Monday, January 5, 2009

"Farce & sheer ignorance & worse"

Monday-back-to-the-grind briefs:
  • New York state writers, there are only 10 days left to get in your applications for a summer 2009 residency at the Saltonstall Foundation. I had a month there last summer working on my new novel, and I can vouch for it: the place is heavenly. Don't think you've got a chance in hell at being chosen? Neither did I. Don't have an MFA, or connections, or fancy publication credits? Neither do I. But I got in. Maybe you will too. Give it a shot!
  • Second thoughts on cell phone novels. At first I felt kind of foolish for having speculated recently on the potential literary value of this new genre, which is currently riding a wave of popularity, especially among young women, in Japan. Then I got to thinking about the question of form, and how it doesn't interest me much at all. Content is the issue. As a reader my quest is always for books that reflect or illuminate one or another aspect of the class struggle, which, contrary to what the literary establishment would tell you, is a capacious approach since the class struggle encompasses all the world and all its peoples, every life and every aspect of life. It seems to me that there must be myriad ways of doing this with words, including forms not yet even imagined. So back to cell phones: they may be currently used in service of vapid and unoriginal romance tales, but might someone write something else on them? What about a worker on strike? Could she be moved while on picket duty to cook up a story that conveys the heat and heart of a fight for wages and benefits? What about a worker on the job, using break time to tap in imaginings inspired by days spent pushing hospital gurneys or typing legal briefs or tagging pigs for slaughter? There are so many obstacles to prevent workers from creating literature. Is it impossible that new technology, yes, even cell phones, might end up providing a way forward?

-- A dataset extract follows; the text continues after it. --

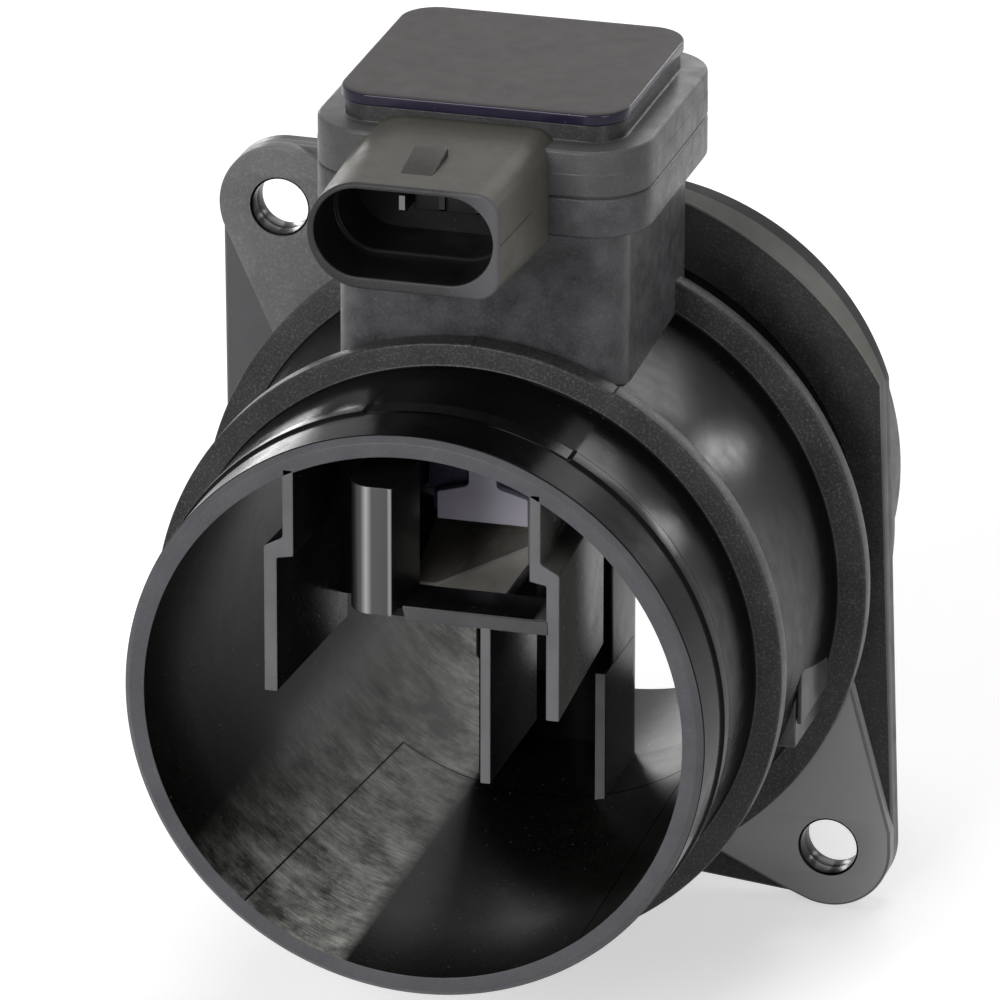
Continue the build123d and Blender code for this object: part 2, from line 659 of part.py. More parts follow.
def sensing_element():
    """The film element: a wide foot with sloping shoulders on a narrow neck."""
    half, neck = ELEMENT_HALF_X, ELEMENT_NECK_HALF_X
    right = [(half, ELEMENT_Z0), (half, ELEMENT_SIDE_Z), (neck, ELEMENT_NECK_Z), (neck, ELEMENT_TOP_Z)]
    outline = right + [(-x, z) for x, z in reversed(right)]
    face = make_face(Polyline(*outline, close=True))
    inner = [v for v in face.vertices() if abs(abs(v.X) - neck) < 0.01 and v.Y < ELEMENT_NECK_Z + 1]
    face = fillet(inner, ELEMENT_SHOULDER_R)
    shoulders = [v for v in face.vertices() if abs(v.Y - ELEMENT_SIDE_Z) < 0.01]
    face = fillet(shoulders, ELEMENT_SHOULDER_R / 2)
    return along_y(Pos(ELEMENT_X, 0) * face, ELEMENT_Y, ELEMENT_Y + ELEMENT_T)


def sensor_die():
    """The silicon die on the other side of the carrier's tongue."""
    y0 = stem_box()[2] + TONGUE_T
    z = (TONGUE_Z0 + STEM_Z0) / 2
    half = DIE_SIZE / 2
    return block(ELEMENT_X - half, ELEMENT_X + half, y0, y0 + DIE_T, z - half, z + half)


def carrier_plate():
    """The metal plate under the circuit board."""
    box = grown(cavity_box(), -0.4)
    plate = prism(box, TUB_FLOOR_Z, BOARD_Z, 1.0)
    return plate


def circuit_board():
    """The ceramic circuit board."""
    return prism(grown(cavity_box(), -BOARD_MARGIN - 0.4), BOARD_Z, BOARD_TOP_Z, 0.6)


def on_board(place, size, steps=(0.0, 0.0)):
    """A block that stands on the board, placed by X and by its distance behind the tower's front."""
    x = place[0] + steps[0]
    y = TOWER_Y0 + place[1] + steps[1]
    return Pos(x, y, BOARD_TOP_Z + size[2] / 2) * Box(*size)


def signal_chip():
    """The signal processor on the board."""
    return on_board(SIGNAL_CHIP_PLACE, SIGNAL_CHIP)


def bridge_chip():
    """The smaller amplifier chip on the board."""
    return on_board(BRIDGE_CHIP_PLACE, BRIDGE_CHIP)


def capacitors():
    """The ceramic capacitors in a row behind the terminals."""
    middle = (CAPACITOR_COUNT - 1) / 2
    steps = [(CAPACITOR_PITCH * (k - middle), 0) for k in range(CAPACITOR_COUNT)]
    return Compound(children=[on_board(CAPACITOR_PLACE, CAPACITOR, step) for step in steps])


def trim_resistors():
    """The chip resistors in a row beside the processor."""
    middle = (RESISTOR_COUNT - 1) / 2
    steps = [(0, RESISTOR_PITCH * (k - middle)) for k in range(RESISTOR_COUNT)]
    return Compound(children=[on_board(RESISTOR_PLACE, RESISTOR, step) for step in steps])


def bond_strip(index):
    """The metal strip that joins one terminal to the board."""
    x = blade_x(index)
    y0 = cavity_box()[2] + 1.5
    foot_y = cavity_box()[2] + 3.6
    z0 = BLADE_Z - BLADE_H / 2
    top = block(x - STRIP_W / 2, x + STRIP_W / 2, y0, foot_y, z0 - STRIP_T, z0)
    leg = block(x - STRIP_W / 2, x + STRIP_W / 2, foot_y - STRIP_T, foot_y, BOARD_TOP_Z, z0)
    return top + leg


def gel():
    """The soft gel that covers the board and fills round its parts."""
    x0, x1, y0, y1 = grown(cavity_box(), -0.1)
    body = prism((x0, x1, y0, y1), BOARD_TOP_Z, BOARD_TOP_Z + GEL_DEPTH, 1.2)
    for piece in (signal_chip(), bridge_chip()):
        body -= piece
    for row in (capacitors(), trim_resistors()):
        for piece in row.solids():
            body -= piece
    for index in range(BLADE_COUNT):
        body -= blade(index)
        body -= bond_strip(index)
    return body


PIECES = {
    "flow_tube": flow_tube,
    "seal_ring": seal_ring,
    "seam_bead": seam_bead,
    "module_frame": module_frame,
    "lid": lid,
    "lid_bead": lid_bead,
    "element_carrier": element_carrier,
    "sensing_element": sensing_element,
    "sensor_die": sensor_die,
    "carrier_plate": carrier_plate,
    "circuit_board": circuit_board,
    "signal_chip": signal_chip,
    "bridge_chip": bridge_chip,
    "capacitors": capacitors,
    "trim_resistors": trim_resistors,
    "gel": gel,
}

for name, make in PIECES.items():
    export_step(make(), f"parts/{name}.step")
for number in range(BLADE_COUNT):
    export_step(blade(number), f"parts/terminal_{number + 1}.step")
    export_step(bond_strip(number), f"parts/bond_strip_{number + 1}.step")
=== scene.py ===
"""Dresses the mass airflow sensor: fine surfaces, moulded-plastic finishes, studio and camera."""
from __future__ import annotations

import json
import logging
import math
from dataclasses import dataclass, field
from enum import Enum

import bmesh
import bpy
import numpy as np
from mathutils import Matrix, Vector
from mathutils.geometry import convex_hull_2d, tessellate_polygon

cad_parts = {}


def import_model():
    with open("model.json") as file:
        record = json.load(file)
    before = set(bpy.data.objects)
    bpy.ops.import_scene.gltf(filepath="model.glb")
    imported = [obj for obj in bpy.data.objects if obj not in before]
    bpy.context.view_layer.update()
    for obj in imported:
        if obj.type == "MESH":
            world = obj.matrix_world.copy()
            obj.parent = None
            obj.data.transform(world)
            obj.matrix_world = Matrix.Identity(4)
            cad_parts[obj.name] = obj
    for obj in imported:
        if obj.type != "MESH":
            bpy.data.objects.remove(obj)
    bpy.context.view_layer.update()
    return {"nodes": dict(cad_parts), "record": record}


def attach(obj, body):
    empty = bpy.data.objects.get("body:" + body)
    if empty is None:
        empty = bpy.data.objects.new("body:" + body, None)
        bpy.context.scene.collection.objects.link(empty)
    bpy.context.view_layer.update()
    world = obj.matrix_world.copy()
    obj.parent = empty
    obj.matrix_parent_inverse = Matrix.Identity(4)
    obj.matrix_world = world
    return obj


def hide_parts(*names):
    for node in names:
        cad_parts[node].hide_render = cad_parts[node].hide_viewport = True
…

  • Tony Christini has posted some new thoughts about what he calls liberatory literature over at A Practical Policy. For a much more learned take on this than you'll ever get from the likes of me, check it out. Here's an excerpt:
Overt liberatory revolutionary fiction is so anathema to the lit establishment that it is filtered very much out, de facto censored. This is no game of who is more progressive than whom - it is an institutional and normative analysis of what is tolerated and encouraged by the establishment, and what is not. It is no game that so much of the lit establishment in the US virtually writes central, great liberatory novelist Victor Hugo out of history, particularly in lieu of Flaubert (a prominent MFA, political, and formalist establishment favorite), though it’s pretty close to farce and sheer ignorance and worse.